Overview

Evaluators let you set objective definitions of success and systematically experiment with different configurations. It’s increasingly critical to score applications robustly, particularly without needing ground truth labels.

Defining an Evaluator

You can specify your evaluator to assess the LLM system in two ways.

Option 1: Specify the model, evaluator, and evaluation dataset.

Provide the model, evaluator, and evaluation_dataset parameters and inputs to the nomadic.Experiment class.

This is recommended if you plan to use:

  • Evaluator:
    • An evaluator supported through LlamaIndex’s BaseEvaluator, or
    • An evaluator for prompt tuning, by defining a custom_evaluator dict and your own weights of metrics, and an LLM-as-a-judge evaluates the produced scores as the weighted result.
  • Model: A model supported through LlamaIndex’s BaseLLM classes.

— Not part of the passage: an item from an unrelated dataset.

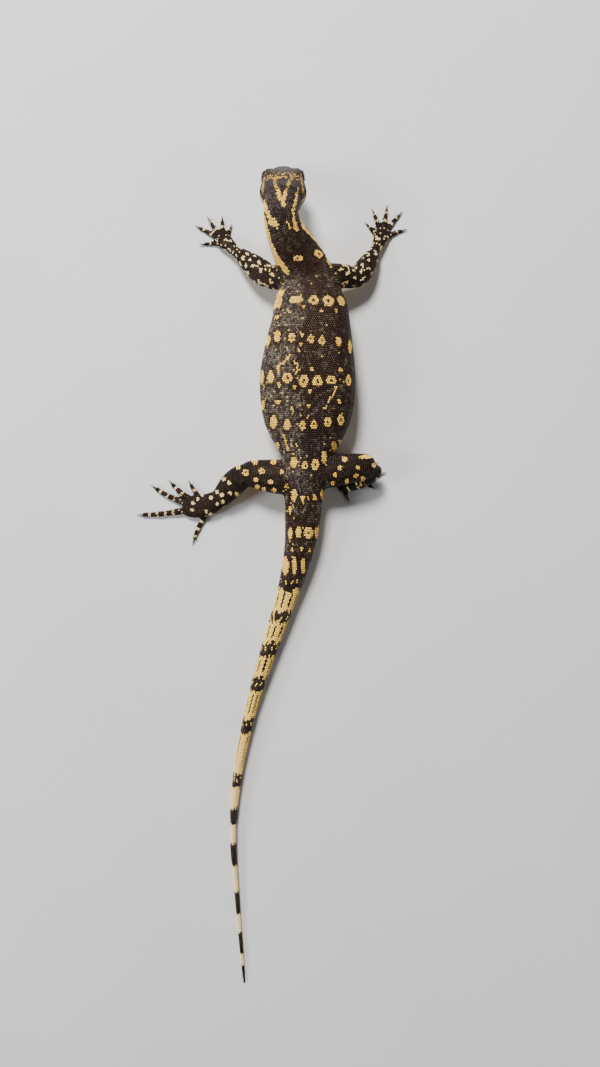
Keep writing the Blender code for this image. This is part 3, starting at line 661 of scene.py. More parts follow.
def strew(places, normals, pitch, ahead, course, at, angle, crowd):
    """Scales dropped where there is room left, none nearer to another than its pitch."""
    tree = tree_of(places)
    free = np.ones(len(places), bool)
    for place, wide in zip(roots["place"], roots["wide"]):
        for _, i, _ in tree.find_range(place, wide * crowd):
            free[i] = False
    for i in range(len(places)):
        if free[i]:
            for _, j, _ in tree.find_range(places[i], pitch[i] * crowd):
                free[j] = False
            set_root(places[i], normals[i], ahead[i], pitch[i], pitch[i], course[i], at[i],
                     angle[i])


def from_eye(head):
    """Distance of places on the head from the middle of the eye on their side."""
    return np.linalg.norm(mirrored(head) - EYE_PLACE, axis=1)


def mirrored(head):
    return np.stack((head[:, 0], np.abs(head[:, 1]), head[:, 2]), axis=1)


spine = course_along("spine", SPINE)
head_course = course_along("head", [(*in_head(behind, 0.0, 0.0), HEAD_REACH)
                                    for behind in HEAD_LINE])

# Lip shields above and below the mouth, and broad shields in a row over each eye.
LIP_SHIELD = 0.95
LIP_HEIGHTS = (0.60, -0.62)
LIP_SPAN = (1.2, 22.8)
BROW_LONG = 1.15
BROW_WIDE = 1.3
BROW_OUT = 5.3
BROW_SPAN = (12.6, 20.6)
BROW_LEAN = 0.7
for side in (1, -1):
    for level in LIP_HEIGHTS:
        for behind in np.arange(*LIP_SPAN, LIP_SHIELD):
            start = in_head(behind, 0.0, mouth_height(behind) + level)
            place, normal = felt(start, HEAD_SIDE * side, HEAD_REACH)
            if place is not None:
                set_root(place, normal, -HEAD_AXIS, LIP_SHIELD, LIP_SHIELD, head_course, behind,
                         0.0 if side > 0 else math.pi)
    for behind in np.arange(*BROW_SPAN, BROW_LONG):
        place, normal = felt(in_head(behind, side * BROW_OUT, 0.0), HEAD_UP, HEAD_REACH)
        set_root(place, normal, -HEAD_AXIS, BROW_LONG, BROW_WIDE, head_course, behind,
                 math.pi / 2 - side * BROW_LEAN)

# Plates over the rest of the head, largest on the snout and along its middle, granules round
# the eyes, nostrils and ears; then smaller ones in what room is left.
HEAD_SKIN = (35.5, 13.0, 11.0)
HEAD_DENSITY = 26.0
PLATE = 0.74
SNOUT_MORE, SNOUT_SPAN = 0.22, (6.0, 9.0)        # how much broader there, and where
MIDDLE_MORE, MIDDLE_WIDE = 0.16, 3.5
# How much each way counts in the distance from a nostril or ear.
NOSTRIL_WEIGHTS = (0.7, 0.8, 1.0)
EAR_WEIGHTS = (1.0, 0.9, 0.75)
GRANULE = 0.42
RIM_GRANULE = 0.45
SMALL_SHARE = 0.62
PLATE_CROWD = 0.9
SMALL_CROWD = 0.74
# Nothing is set nearer than this to the eye's middle, nostril, ear and slit of the mouth.
EYE_BARE = EYE_RADIUS + 0.55
NOSTRIL_BARE = 0.95
EAR_BARE = 1.75
LIP_BARE = 0.36
# Granules reach this far from the eye's middle, the nostril and the ear.
EYE_GRAINED = 4.3
NOSTRIL_GRAINED = 1.5
EAR_GRAINED = 2.4
middles = head_place(hide_places[hide_faces].mean(axis=1))
places, normals = sampled(np.nonzero(within(middles, *HEAD_SKIN))[0], HEAD_DENSITY)
head = head_place(places)
eye_away = from_eye(head)
nostril_away = np.linalg.norm((mirrored(head) - NOSTRIL_PLACE) * NOSTRIL_WEIGHTS, axis=1)
ear_away = np.linalg.norm((mirrored(head) - EAR_PLACE) * EAR_WEIGHTS, axis=1)
slit_away = np.abs(head[:, 2] - mouth_height(head[:, 0]))
bare = ((eye_away < EYE_BARE) | (nostril_away < NOSTRIL_BARE) | (ear_away < EAR_BARE)
        | ((slit_away < LIP_BARE) & (head[:, 0] < MOUTH_END)))
pitch = (PLATE + SNOUT_MORE * near(head[:, 0], *SNOUT_SPAN)
         + MIDDLE_MORE * near(head[:, 1], 0.0, MIDDLE_WIDE) * (head[:, 2] > 0))
pitch = np.where(eye_away < EYE_GRAINED, GRANULE, pitch)
grained = (ear_away < EAR_GRAINED) | (nostril_away < NOSTRIL_GRAINED)
pitch = np.where(grained, RIM_GRANULE, pitch)
places, normals, head, pitch = places[~bare], normals[~bare], head[~bare], pitch[~bare]
angle = np.arctan2(head[:, 2], head[:, 1]) % (2 * math.pi)
backwards = np.tile(-HEAD_AXIS, (len(places), 1))
on_course = np.full(len(places), head_course)
strew(places, normals, pitch, backwards, on_course, head[:, 0], angle, PLATE_CROWD)
strew(places, normals, SMALL_SHARE * pitch, backwards, on_course, head[:, 0], angle,
      SMALL_CROWD)

LID_ROWS = 5
LID_FREE_EDGE = 0.16
LID_GRAIN = 0.42
LID_BENDS = (40, 30)   # degrees from the eye's axis at the free edge, and more at the socket
for side in (1, -1):
    socket = eye_frame(side)
    for ring in range(LID_ROWS):
        part = LID_FREE_EDGE + (1 - LID_FREE_EDGE) * (ring + 0.5) / LID_ROWS
        bend = math.radians(LID_BENDS[0] + LID_BENDS[1] * part)
        girth = 2 * math.pi * EYE_RADIUS * math.sin(bend)
        count = int(girth / LID_GRAIN)
        for i in range(count):
            turn = 2 * math.pi * (i + 0.5 * (ring % 2)) / count
            place = lid_point(socket, turn, part)
            set_root(place, unit(place - socket[0]), -HEAD_AXIS, LID_GRAIN, LID_GRAIN,
                     head_course, EYE_PLACE[0], turn)

ring_with_scales(spine, SPINE_PITCH)
for name, rows in LEGS.items():
    ring_with_scales(course_along(name, rows), LEG_PITCH)
toe_lines = {}
for name, toes in TOES.items():
    for number, toe in enumerate(toes, 1):
        line = toe_line(*toe, CLAW_LENGTH[name[:3]])
        toe_lines[name, number] = line
        ring_with_scales(course_along(f"{name}_{number}", line), TOE_PITCH)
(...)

Option 2: Define your own custom evaluation function.

param_fn is an objective function that provides the most flexibility for you to specify custom params, success metrics, or your own model definitions.

This is recommended if you plan to use models or evaluators that are not supported by LlamaIndex, or if you are doing prompt tuning.

See the Cookbooks for full examples. To define your own objective function, provide the following parameters to the nomadic.Experiment class.:

  • param_fn: Your defined function to score the LLM.
  • params: Your set of hyperparameters to tune during the experiment.
    • Optionally, provide fixed_param_dict to fix certain hyperparameters during the experiment.
    • Optionally, provide current_param_dict to compare your current parameter settings with the settings explored during the experiment. Specified current_param_dict settings are included in experiment results.
  • model, evaluator, and evaluation_dataset are not required.